DATA EXCERPT →
┄┄┄┄┄┄┄┄┄┄
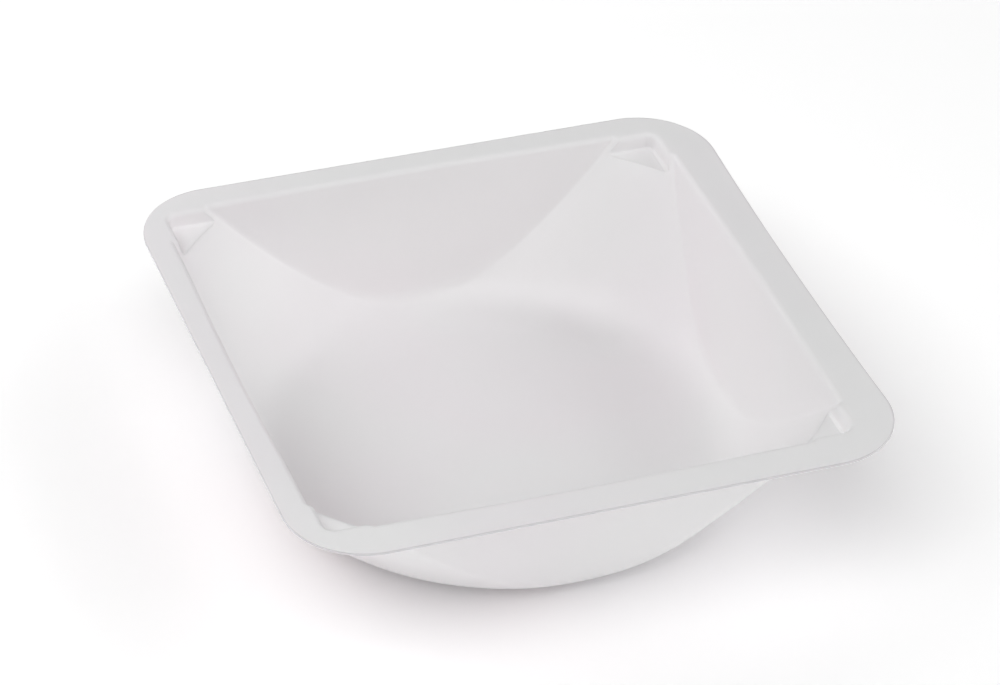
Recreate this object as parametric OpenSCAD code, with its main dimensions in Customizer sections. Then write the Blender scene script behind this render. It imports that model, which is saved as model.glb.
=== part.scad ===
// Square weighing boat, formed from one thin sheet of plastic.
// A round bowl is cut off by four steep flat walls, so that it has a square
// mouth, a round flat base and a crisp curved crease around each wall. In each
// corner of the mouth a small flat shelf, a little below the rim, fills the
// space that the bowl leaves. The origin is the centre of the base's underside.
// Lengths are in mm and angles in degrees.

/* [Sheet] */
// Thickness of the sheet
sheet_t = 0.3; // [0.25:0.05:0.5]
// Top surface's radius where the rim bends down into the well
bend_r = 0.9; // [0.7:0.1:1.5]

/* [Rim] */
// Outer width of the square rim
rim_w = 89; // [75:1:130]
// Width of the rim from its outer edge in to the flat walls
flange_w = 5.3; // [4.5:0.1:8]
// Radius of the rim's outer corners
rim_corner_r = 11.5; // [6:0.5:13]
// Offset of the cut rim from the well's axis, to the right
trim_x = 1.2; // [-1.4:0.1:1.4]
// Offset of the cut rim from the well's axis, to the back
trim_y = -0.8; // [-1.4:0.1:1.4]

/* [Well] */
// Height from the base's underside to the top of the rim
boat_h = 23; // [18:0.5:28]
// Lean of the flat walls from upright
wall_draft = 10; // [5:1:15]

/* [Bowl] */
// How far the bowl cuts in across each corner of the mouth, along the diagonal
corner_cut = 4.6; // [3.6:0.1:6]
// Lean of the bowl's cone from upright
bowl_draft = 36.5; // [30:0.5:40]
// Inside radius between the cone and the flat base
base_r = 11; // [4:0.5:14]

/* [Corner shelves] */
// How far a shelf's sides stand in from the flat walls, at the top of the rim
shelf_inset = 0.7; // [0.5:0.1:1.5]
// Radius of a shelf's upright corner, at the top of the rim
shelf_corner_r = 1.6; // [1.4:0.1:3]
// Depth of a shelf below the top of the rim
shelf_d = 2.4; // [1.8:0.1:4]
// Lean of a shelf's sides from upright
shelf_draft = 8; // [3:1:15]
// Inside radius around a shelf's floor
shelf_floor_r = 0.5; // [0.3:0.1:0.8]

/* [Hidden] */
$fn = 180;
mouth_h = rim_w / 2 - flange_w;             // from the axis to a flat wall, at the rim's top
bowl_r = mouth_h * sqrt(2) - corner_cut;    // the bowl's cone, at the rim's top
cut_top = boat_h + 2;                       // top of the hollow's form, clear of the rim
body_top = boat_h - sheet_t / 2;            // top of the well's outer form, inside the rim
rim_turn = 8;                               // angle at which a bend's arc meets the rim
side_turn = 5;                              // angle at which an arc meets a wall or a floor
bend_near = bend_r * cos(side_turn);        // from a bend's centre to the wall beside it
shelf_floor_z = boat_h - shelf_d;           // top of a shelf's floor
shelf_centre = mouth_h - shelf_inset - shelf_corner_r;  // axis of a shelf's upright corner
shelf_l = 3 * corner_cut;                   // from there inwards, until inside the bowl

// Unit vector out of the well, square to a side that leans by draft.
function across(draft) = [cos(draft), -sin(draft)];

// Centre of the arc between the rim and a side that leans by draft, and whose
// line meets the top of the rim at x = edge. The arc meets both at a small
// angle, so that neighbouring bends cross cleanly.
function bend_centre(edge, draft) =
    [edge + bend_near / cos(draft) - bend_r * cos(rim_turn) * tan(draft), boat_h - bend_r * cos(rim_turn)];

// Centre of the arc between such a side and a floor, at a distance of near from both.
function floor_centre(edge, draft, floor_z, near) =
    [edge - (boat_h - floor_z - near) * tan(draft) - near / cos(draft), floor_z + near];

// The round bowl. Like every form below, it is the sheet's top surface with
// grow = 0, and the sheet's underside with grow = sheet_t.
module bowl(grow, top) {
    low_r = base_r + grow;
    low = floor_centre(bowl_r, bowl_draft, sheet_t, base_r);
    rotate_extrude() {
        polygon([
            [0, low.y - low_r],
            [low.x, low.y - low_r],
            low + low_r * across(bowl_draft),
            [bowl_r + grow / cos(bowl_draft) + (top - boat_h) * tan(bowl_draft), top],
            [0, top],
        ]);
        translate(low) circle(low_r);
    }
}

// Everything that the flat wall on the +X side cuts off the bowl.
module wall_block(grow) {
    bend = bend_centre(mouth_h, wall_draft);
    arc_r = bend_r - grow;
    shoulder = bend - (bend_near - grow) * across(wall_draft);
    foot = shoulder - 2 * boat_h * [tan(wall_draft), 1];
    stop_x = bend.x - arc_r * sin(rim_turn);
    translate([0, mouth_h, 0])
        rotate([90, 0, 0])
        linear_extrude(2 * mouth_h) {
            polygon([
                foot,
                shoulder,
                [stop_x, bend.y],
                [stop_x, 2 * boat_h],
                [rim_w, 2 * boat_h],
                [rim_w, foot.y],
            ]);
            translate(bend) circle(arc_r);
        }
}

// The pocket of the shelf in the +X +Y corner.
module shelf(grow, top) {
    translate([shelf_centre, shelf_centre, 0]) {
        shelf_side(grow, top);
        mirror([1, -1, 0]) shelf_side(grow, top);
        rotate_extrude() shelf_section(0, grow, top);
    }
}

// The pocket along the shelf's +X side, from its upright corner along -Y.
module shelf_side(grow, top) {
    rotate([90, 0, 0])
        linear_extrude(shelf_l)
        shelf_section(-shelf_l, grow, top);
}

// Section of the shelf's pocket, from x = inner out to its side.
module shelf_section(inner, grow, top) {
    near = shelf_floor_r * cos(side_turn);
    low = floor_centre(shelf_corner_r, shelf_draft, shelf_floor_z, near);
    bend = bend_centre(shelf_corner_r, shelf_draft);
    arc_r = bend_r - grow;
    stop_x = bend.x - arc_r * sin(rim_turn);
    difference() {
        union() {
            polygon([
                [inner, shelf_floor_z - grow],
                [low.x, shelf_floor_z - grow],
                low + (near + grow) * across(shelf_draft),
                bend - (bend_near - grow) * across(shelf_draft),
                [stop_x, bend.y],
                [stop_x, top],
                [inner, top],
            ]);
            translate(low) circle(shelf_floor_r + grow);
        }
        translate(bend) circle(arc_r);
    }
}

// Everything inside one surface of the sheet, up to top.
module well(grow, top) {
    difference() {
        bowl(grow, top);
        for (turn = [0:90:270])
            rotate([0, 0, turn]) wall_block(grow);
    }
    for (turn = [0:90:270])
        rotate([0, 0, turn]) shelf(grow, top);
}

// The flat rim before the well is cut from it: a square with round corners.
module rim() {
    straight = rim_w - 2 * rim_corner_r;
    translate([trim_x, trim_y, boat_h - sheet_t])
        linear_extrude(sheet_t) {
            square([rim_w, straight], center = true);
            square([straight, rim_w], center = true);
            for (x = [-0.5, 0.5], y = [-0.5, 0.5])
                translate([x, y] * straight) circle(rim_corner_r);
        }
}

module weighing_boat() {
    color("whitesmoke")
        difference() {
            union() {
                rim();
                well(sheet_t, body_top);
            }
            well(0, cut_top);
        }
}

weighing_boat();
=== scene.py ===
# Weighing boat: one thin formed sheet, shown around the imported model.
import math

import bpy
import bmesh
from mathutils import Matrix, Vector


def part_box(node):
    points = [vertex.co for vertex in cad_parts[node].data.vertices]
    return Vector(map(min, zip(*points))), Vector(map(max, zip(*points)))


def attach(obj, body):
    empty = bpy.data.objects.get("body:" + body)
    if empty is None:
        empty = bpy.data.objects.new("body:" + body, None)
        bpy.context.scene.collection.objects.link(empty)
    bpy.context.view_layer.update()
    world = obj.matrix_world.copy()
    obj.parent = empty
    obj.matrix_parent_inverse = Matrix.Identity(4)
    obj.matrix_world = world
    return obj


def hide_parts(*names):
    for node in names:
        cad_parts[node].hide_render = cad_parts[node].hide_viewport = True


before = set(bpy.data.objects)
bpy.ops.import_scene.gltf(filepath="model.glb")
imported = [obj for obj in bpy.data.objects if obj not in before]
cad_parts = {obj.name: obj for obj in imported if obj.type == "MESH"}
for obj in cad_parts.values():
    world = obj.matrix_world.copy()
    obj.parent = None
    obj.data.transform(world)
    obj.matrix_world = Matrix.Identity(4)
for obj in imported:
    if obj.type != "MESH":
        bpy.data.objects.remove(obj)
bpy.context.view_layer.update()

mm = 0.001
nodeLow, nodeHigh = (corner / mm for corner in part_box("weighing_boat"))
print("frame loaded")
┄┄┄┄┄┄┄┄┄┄
EXERCISE REQUIREMENTS → Write out, exactly and with nothing else, the lines of the listing above from its first line through the line with "trim_y = -0.8; // [-1.4:0.1:1.4]".

FINISHED ANSWER →
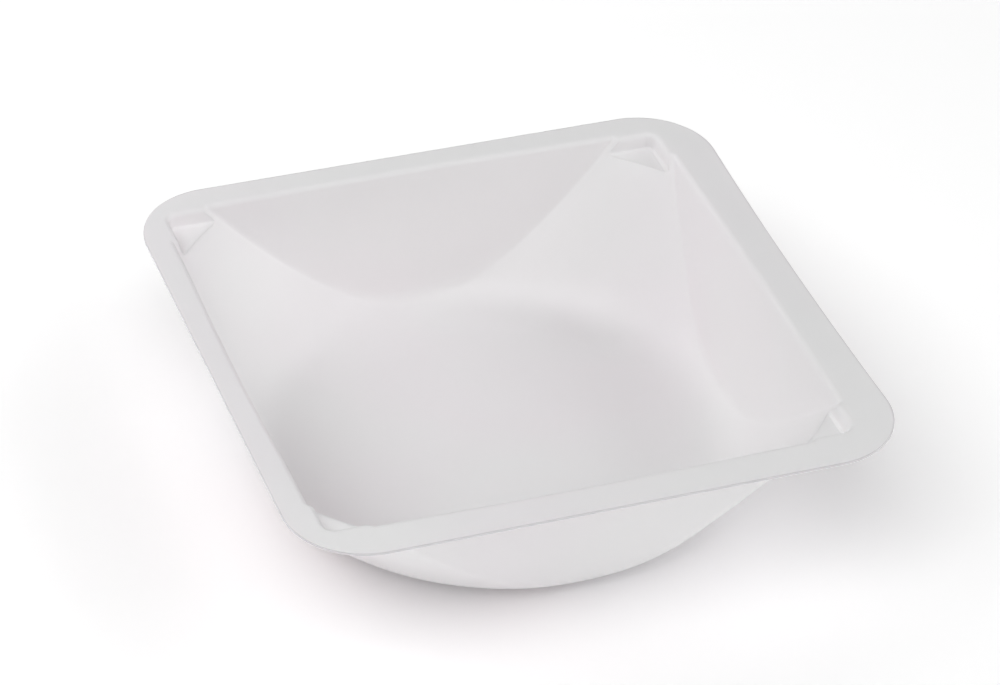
Recreate this object as parametric OpenSCAD code, with its main dimensions in Customizer sections. Then write the Blender scene script behind this render. It imports that model, which is saved as model.glb.
=== part.scad ===
// Square weighing boat, formed from one thin sheet of plastic.
// A round bowl is cut off by four steep flat walls, so that it has a square
// mouth, a round flat base and a crisp curved crease around each wall. In each
// corner of the mouth a small flat shelf, a little below the rim, fills the
// space that the bowl leaves. The origin is the centre of the base's underside.
// Lengths are in mm and angles in degrees.

/* [Sheet] */
// Thickness of the sheet
sheet_t = 0.3; // [0.25:0.05:0.5]
// Top surface's radius where the rim bends down into the well
bend_r = 0.9; // [0.7:0.1:1.5]

/* [Rim] */
// Outer width of the square rim
rim_w = 89; // [75:1:130]
// Width of the rim from its outer edge in to the flat walls
flange_w = 5.3; // [4.5:0.1:8]
// Radius of the rim's outer corners
rim_corner_r = 11.5; // [6:0.5:13]
// Offset of the cut rim from the well's axis, to the right
trim_x = 1.2; // [-1.4:0.1:1.4]
// Offset of the cut rim from the well's axis, to the back
trim_y = -0.8; // [-1.4:0.1:1.4]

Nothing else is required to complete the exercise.